Con Fair Use (Affirmative answers to these questions are weighted against fair use.)

  • Is the original work unpublished?
  • Is the original work a creative entity such as a song, painting, or poem?
  • Is the content fiction?

FACTOR 3: AMOUNT
Pro Fair Use (Affirmative answers to these questions are weighted toward fair use.)

  • Does the new work incorporate the smallest possible portion of the original work necessary to accomplish the desired educational goal?
  • Does the new work avoid duplicating the central essence of the original work?

Con Fair Use (Affirmative answers to these questions are weighted against fair use.)

  • Is most of the work or the entire work reproduced?
  • Does the new work duplicate the central essence of the original work?

FACTOR 4: EFFECT
Pro Fair Use (Affirmative answers to these questions are weighted toward fair use.)

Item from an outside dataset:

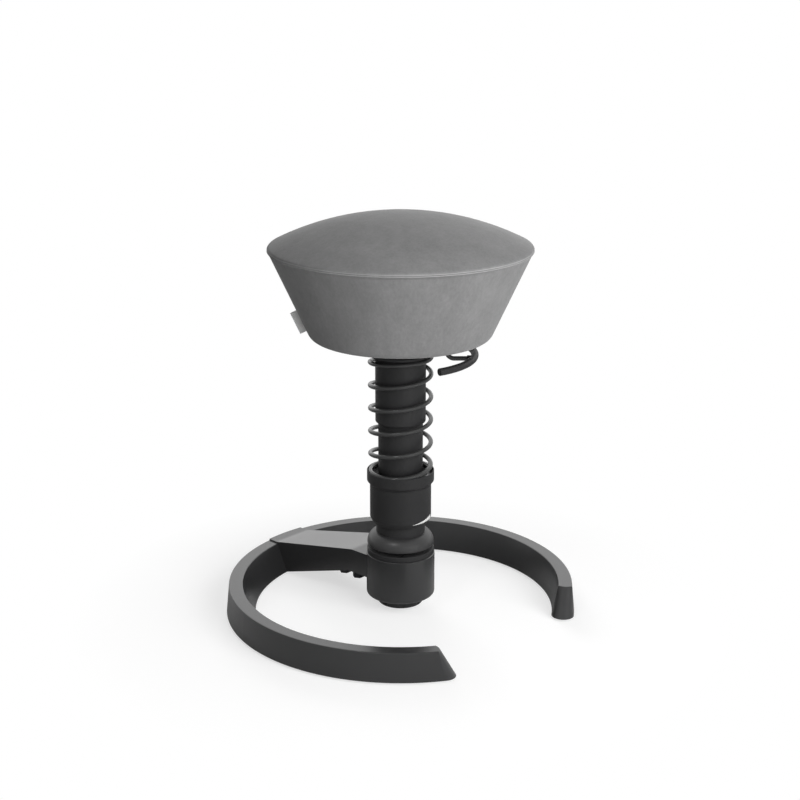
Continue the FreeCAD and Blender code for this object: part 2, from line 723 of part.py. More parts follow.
def piston_rod():
    """The rod, held at the foot of the stand tube, with the piston on top."""
    groove_r = ROD_R - 1.2
    shoulder = BEARING_Z1 + 0.1
    piston_r = CYLINDER_BORE - 0.08
    return turned([
        (0, 197.5), (groove_r, 197.5, 0.5), (groove_r, STAND_FLOOR_Z0 - 0.1), (ROD_R, STAND_FLOOR_Z0 - 0.1),
        (ROD_R, shoulder), (7.5, shoulder), (7.5, shoulder + 2.9), (ROD_R, shoulder + 2.9),
        (ROD_R, PISTON_Z0), (piston_r, PISTON_Z0), (piston_r, PISTON_Z1), (0, PISTON_Z1),
    ])


def rod_clip():
    """The spring clip in the groove below the stand tube's floor."""
    low = STAND_FLOOR_Z0 - 2.4
    ring = turned([(ROD_R - 1.15, low), (8.5, low), (8.5, low + 2), (ROD_R - 1.15, low + 2)])
    return ring.cut(Part.makeBox(6, 10, 4, Vec(-3, 0, low - 1)))


def bearing_cage():
    """The ball ring and upper race of the thrust bearing that the seat turns on."""
    low = STAND_FLOOR_Z1 + 2.1
    return turned([(ROD_R + 0.05, low), (13, low, 1.4), (13, BEARING_Z1, 1.0), (ROD_R + 0.05, BEARING_Z1)])


def gas_cylinder():
    """The pressure tube, with a tapered top that seats in the pan's socket."""
    return turned([
        (ROD_R + 0.08, CYLINDER_Z0), (CYLINDER_R, CYLINDER_Z0, 1), (CYLINDER_R, SOCKET_Z0 - 2),
        (CYLINDER_R - 0.7, CYLINDER_Z1), (4.1, CYLINDER_Z1), (4.1, CYLINDER_ROOF), (CYLINDER_BORE, CYLINDER_ROOF),
        (CYLINDER_BORE, CYLINDER_FLOOR), (ROD_R + 0.08, CYLINDER_FLOOR),
    ])


def release_button():
    return turned([(0, 565), (4.0, 565), (4.0, 578.7, 0.8), (0, 578.7)])


def lever_frame(shape):
    """Turns a shape drawn along +X to the lever's direction."""
    shape.rotate(Vec(0, 0, 0), Vec(0, 0, 1), LEVER_ANGLE)
    return shape


def pan_screw_spots():
    return [polar(74, LEVER_ANGLE + 45 + 90 * k) for k in range(4)]


def seat_pan():
    """The steel pan under the deck: a tapered socket, a shallow dish and a screw flange."""
    taper = 0.7 * (PAN_Z0 - SOCKET_Z0) / (CYLINDER_Z1 - SOCKET_Z0 + 2)
    pan = turned([
        (CYLINDER_R + 0.03, SOCKET_Z0), (SOCKET_R, SOCKET_Z0, 1), (SOCKET_R, PAN_Z0), (PAN_R, PAN_Z0, 2),
        (PAN_R, DECK_Z0 - PAN_WALL), (85, DECK_Z0 - PAN_WALL, 1), (85, DECK_Z0 - 0.05),
        (PAN_R - PAN_WALL, DECK_Z0 - 0.05), (PAN_R - PAN_WALL, PAN_Z0 + PAN_WALL),
        (CYLINDER_R + 0.03 - taper, PAN_Z0 + PAN_WALL),
    ])
    slot = Part.makeBox(32, 13, 30, Vec(PAN_R - 6, -6.5, PAN_Z0 + PAN_WALL))
    ears = []
    for side in (-1, 1):
        ear = Part.makeBox(12, 3, 13, Vec(LEVER_PIVOT_U - 6, side * 10.5 - 1.5, PAN_Z0 + PAN_WALL - 0.5))
        ears.append(lever_frame(ear))
    holes = [rod(2.8, DECK_Z0 - 5, DECK_Z0 + 1, spot) for spot in pan_screw_spots()]
    hinge = Part.makeCylinder(2.5, 30, Vec(LEVER_PIVOT_U, -15, LEVER_Z), Vec(0, 1, 0))
    return pan.cut(lever_frame(slot)).fuse(ears).cut(holes + [lever_frame(hinge)]).removeSplitter()


def pan_screws():
    seat = DECK_Z0 - PAN_WALL - 0.05
    return Part.makeCompound([screw(5.0, 3.2, 2.6, 8.0, seat, spot) for spot in pan_screw_spots()])


def lever_pin():
    return lever_frame(Part.makeCylinder(2.45, 26, Vec(LEVER_PIVOT_U, -13, LEVER_Z), Vec(0, 1, 0)))


def swept_rod(edges, radius):
    start = edges[0].Vertexes[0].Point
    direction = edges[0].tangentAt(edges[0].FirstParameter)
    shell = Part.BRepOffsetAPI.MakePipeShell(Part.Wire(edges))
    shell.add(Part.Wire(Part.makeCircle(radius, start, direction)))
    shell.build()
    shell.makeSolid()
    return Part.Solid(shell.shape())


def stem_run():
    """Where the stem starts below the seat, its direction and its length to the grip's middle line."""
    start = polar(LEVER_DROP_U, LEVER_ANGLE, GRIP_CENTRE.z)
    direction = polar(1, STEM_ANGLE)
    away = start - GRIP_CENTRE
    along = away.dot(direction)
    length = math.sqrt(along ** 2 - away.Length ** 2 + GRIP_ARC_R ** 2) - along
    return start, direction, length


def lever_rod():
    """The bent rod: a tongue over the button, a pivot block, a drop inside the seat, a stem out."""
    low, stem, length = stem_run()
    out = polar(1, LEVER_ANGLE)
    up = Vec(0, 0, 1)
    top = out * LEVER_DROP_U + up * LEVER_Z
    b = LEVER_BEND
    k = b * (1 - math.sqrt(0.5))
    edges = [
        line(out * LEVER_PIVOT_U + up * LEVER_Z, top - out * b),
        arc(top - out * b, top - out * k - up * k, top - up * b),
        line(top - up * b, low + up * b),
        arc(low + up * b, low + stem * k + up * k, low + stem * b),
        line(low + stem * b, low + stem * (length - GRIP_R + 0.4)),
    ]
    tongue = Part.makeBox(LEVER_PIVOT_U + 5, 12, 3.4, Vec(-5, -6, LEVER_Z - 2))
    block = Part.makeBox(9, 16, 9, Vec(LEVER_PIVOT_U - 4.5, -8, LEVER_Z - 4.5))
    block = block.makeFillet(2.5, [e for e in block.Edges if abs(e.tangentAt(0).y) > 0.9])
    hole = Part.makeCylinder(2.52, 20, Vec(LEVER_PIVOT_U, -10, LEVER_Z), Vec(0, 1, 0))
    inner_end = lever_frame(tongue.fuse(block))
    return swept_rod(edges, LEVER_ROD_R).fuse(inner_end).cut(lever_frame(hole)).removeSplitter()


def lever_grip():
    """The curved round grip with its flat-cut ends and the boss for the stem."""
    disc = Part.Face(Part.Wire(Part.makeCircle(
        GRIP_R, GRIP_CENTRE + polar(GRIP_ARC_R, GRIP_FROM), polar(1, GRIP_FROM + 90))))
    bar = disc.revolve(GRIP_CENTRE, Vec(0, 0, 1), GRIP_TO - GRIP_FROM)
    bar = bar.makeFillet(1.0, [e for e in bar.Edges if e.Length < 2 * math.pi * GRIP_R + 1])
    start, stem, length = stem_run()
    boss = Part.makeCylinder(LEVER_ROD_R + 1.3, 6, start + stem * (length - 10), stem)
    hollow = Part.makeCylinder(LEVER_ROD_R + 0.02, 14, start + stem * (length - GRIP_R - 13.58), stem)
    return bar.fuse(boss).cut(hollow).removeSplitter()


def shell_r(z):
    """Outer radius of the seat shell's cone."""
    return SHELL_LOW_R + (SHELL_TOP_R - SHELL_LOW_R) * (z - SHELL_LOW_Z) / (DECK_Z0 - SHELL_LOW_Z)


def seat_shell():
    """The moulded cone of the seat, with a lip inwards that the deck rests on."""
    wall = SHELL_WALL
    lip_z = DECK_Z0 - wall
    return turned([
        (SHELL_LOW_R - wall, SHELL_LOW_Z, 2), (SHELL_LOW_R, SHELL_LOW_Z, 2), (SHELL_TOP_R, DECK_Z0),
        (SHELL_LIP_R, DECK_Z0), (SHELL_LIP_R, lip_z), (shell_r(lip_z) - wall, lip_z, 3),
    ])


def seat_deck():
    """The round board on the shell's lip, with blind holes for the pan's screws."""
    board = turned([(0, DECK_Z0 + 0.05), (SHELL_TOP_R, DECK_Z0 + 0.05), (SHELL_TOP_R, DECK_Z1, 3), (0, DECK_Z1)])
    return board.cut([rod(2.65, DECK_Z0 - 1, DECK_Z1 - 0.7, spot) for spot in pan_screw_spots()])


def side_pad():
    """The padded skirt of the seat, drawn in to its rounded foot."""
    gap = 0.15
    return turned([
        (SHELL_LOW_R - SHELL_WALL + 0.5, SEAT_LOW_Z, 2), (SEAT_LOW_R, SEAT_LOW_Z, SEAT_LOW_ROUND),
        (SEAM_R, SEAM_Z - 0.1), (shell_r(SEAM_Z) + gap, SEAM_Z - 0.1),
        (SHELL_LOW_R + gap, SHELL_LOW_Z - gap), (SHELL_LOW_R - SHELL_WALL + 0.5, SHELL_LOW_Z - gap),
    ])


def top_cushion():
    """The crowned cushion, which rolls over the rim down to the seam."""
    gap = 0.15
    radius = (DOME_EDGE_R ** 2 + (DOME_TOP - DOME_EDGE_Z) ** 2) / (2 * (DOME_TOP - DOME_EDGE_Z))
    half_r = DOME_EDGE_R / 2
    half_z = DOME_TOP - radius + math.sqrt(radius ** 2 - half_r ** 2)
    inner = SHELL_TOP_R + gap
    return turned_path([
        line(at(0, DECK_Z1 + gap), at(inner, DECK_Z1 + gap)),
        line(at(inner, DECK_Z1 + gap), at(inner, SEAM_Z)),
        line(at(inner, SEAM_Z), at(SEAM_R, SEAM_Z)),
        arc(at(SEAM_R, SEAM_Z), at(RIM_R, RIM_Z), at(DOME_EDGE_R, DOME_EDGE_Z)),
        arc(at(DOME_EDGE_R, DOME_EDGE_Z), at(half_r, half_z), at(0, DOME_TOP)),
        line(at(0, DOME_TOP), at(0, DECK_Z1 + gap)),
    ])


def seat_tag():
    """The folded fabric label sewn into the side of the skirt, left blank."""
    slope = (SEAM_R - SEAT_LOW_R) / (SEAM_Z - SEAT_LOW_Z)
    lean = math.degrees(math.atan(slope))
    tag = Part.makeBox(TAG_REACH, 1.2, TAG_LENGTH, Vec(0.3, -0.6, -TAG_LENGTH / 2))
    tag.rotate(Vec(0, 0, 0), Vec(0, 1, 0), lean)
    tag.translate(Vec(SEAT_LOW_R + slope * (TAG_Z - SEAT_LOW_Z), 0, TAG_Z))
    tag.rotate(Vec(0, 0, 0), Vec(0, 0, 1), TAG_ANGLE)
    return tag


NODES = {
    "base_ring": base_ring,
    "hub_arm": hub_arm,
    "arm_screws": arm_screws,
    "rib_bolts": rib_bolts,
    "glides": glides,
    "race_retainer": race_retainer,
    "retainer_screws": retainer_screws,
    "pressure_cup": pressure_cup,
    "flex_knob": flex_knob,
    "flex_spindle": flex_spindle,
    "rubber_race": rubber_race,
    "joint_ball": joint_ball,
    "column_foot": column_foot,
    "stud_nut": stud_nut,
    "cuff": cuff,
    "guide_tube": guide_tube,
    "guide_bush": guide_bush,
    "bump_stop": bump_stop,
    "adjuster_cup": adjuster_cup,
    "spring_washer": spring_washer,
    "coil_spring": coil_spring,
    "cover_sleeve": cover_sleeve,
    "spring_flange": spring_flange,
    "stand_tube": stand_tube,
    "guide_ring": guide_ring,
    "rebound_stop": rebound_stop,
    "cylinder_bush": cylinder_bush,
    "bearing_race": bearing_race,
    "piston_rod": piston_rod,
    "rod_clip": rod_clip,
    "bearing_cage": bearing_cage,
    "gas_cylinder": gas_cylinder,
    "release_button": release_button,
    "seat_pan": seat_pan,
    "pan_screws": pan_screws,
    "lever_pin": lever_pin,
    "lever_rod": lever_rod,
    "lever_grip": lever_grip,
    "seat_shell": seat_shell,
    "seat_deck": seat_deck,
    "side_pad": side_pad,
    "top_cushion": top_cushion,
    "seat_tag": seat_tag,
}


def main():
    os.makedirs("parts", exist_ok=True)
    print("column axis at y =", round(COLUMN_Y, 3), "mm")
    for name, make in NODES.items():
        shape = make()
        shape.translate(Vec(0, COLUMN_Y, 0))
        solids = len(shape.Solids)
        print(name, solids, "solid(s)", round(shape.Volume / 1000, 1), "cm3", "valid", shape.isValid())
        shape.exportStep("parts/" + name + ".step")


main()
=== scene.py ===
# %% [markdown]
# # A wobble stool
# The stool has a C-shaped floor ring, one cast arm with a joint hub, a column with an open coil
# spring, and a hollow seat in grey microfibre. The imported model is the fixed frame: its pieces
# keep their places, and this lesson gives them their finishes. The soft pieces and the spring
# are modelled new, because cloth and a spring that shortens need a mesh of their own.

import math

import bpy
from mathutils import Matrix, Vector


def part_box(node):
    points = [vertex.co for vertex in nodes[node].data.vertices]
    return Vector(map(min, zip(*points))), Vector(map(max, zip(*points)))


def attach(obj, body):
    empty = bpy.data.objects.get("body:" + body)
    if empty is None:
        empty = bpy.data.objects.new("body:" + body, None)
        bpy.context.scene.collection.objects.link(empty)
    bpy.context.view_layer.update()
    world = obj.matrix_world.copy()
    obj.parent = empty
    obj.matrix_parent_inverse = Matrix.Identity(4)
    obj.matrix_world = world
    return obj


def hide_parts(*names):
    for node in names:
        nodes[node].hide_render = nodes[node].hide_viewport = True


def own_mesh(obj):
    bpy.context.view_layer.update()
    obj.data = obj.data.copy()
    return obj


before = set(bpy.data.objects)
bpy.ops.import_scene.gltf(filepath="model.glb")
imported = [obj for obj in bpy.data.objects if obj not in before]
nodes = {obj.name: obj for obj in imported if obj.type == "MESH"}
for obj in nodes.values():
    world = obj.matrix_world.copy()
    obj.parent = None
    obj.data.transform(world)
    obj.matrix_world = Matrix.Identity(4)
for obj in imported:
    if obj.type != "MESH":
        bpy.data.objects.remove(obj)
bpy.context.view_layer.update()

# %% [markdown]
# Everything on the column is round about one upright axis. The frame gives its place: the middle
# of the guide tube. Heights and radii of the seat and the spring come from the frame as well, so
# the new pieces sit exactly where the old ones were.

# %% Column axis and main sizes


def middle(node):
    low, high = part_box(node)
    return (low + high) / 2


def radius(node):
    low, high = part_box(node)
    return (high.x - low.x) / 2


AXIS = Vector((0.0, middle("guide_tube").y, 0.0))
seat_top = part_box("top_cushion")[1].z
seam_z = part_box("top_cushion")[0].z
rim_r = radius("top_cushion")
print("column axis", AXIS[:], "seat top", round(seat_top, 4), "rim radius", round(rim_r, 4))

# %% [markdown]
# ## The camera
# The photograph was taken from the side of the ring's gap, a little above the seat. A long lens
# keeps the upright lines almost parallel. The angles and the distance come from matching the
# ring, the rim and the spring, and the lens is given for a square picture.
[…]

  • Does the user possess a legal copy of the original work?
  • Does the reproduction create little or no effect on the market for the original work?

Con Fair Use (Affirmative answers to these questions are weighted against fair use.)

NOTE: When using a work for educational distribution or class readings (other than for a one time spontaneous use), positive responses to con factors below indicate that a copyright violation is likely to occur.

  • Is the user repeatedly circulating or distributing copies of the original work without obtaining copyright permission?
  • Is any product like the new work marketed by the owner?
  • Is a license for the use of the work or access to the work available for sale?
  • Can the new work be sold in place of the original work?
  • Does the new work diminish the market for the original work?
  • Has the author of the new work purchased any affordable use license or permission?
  • Are a large number of copies reproduced?
  • Is the new work available to the general public?
  • Was the new work used over and over again allowing access to quoted or derived ideas on a large scale?

Owens Library staff members are not lawyers or legal experts. Please consult a legal authority with specific questions.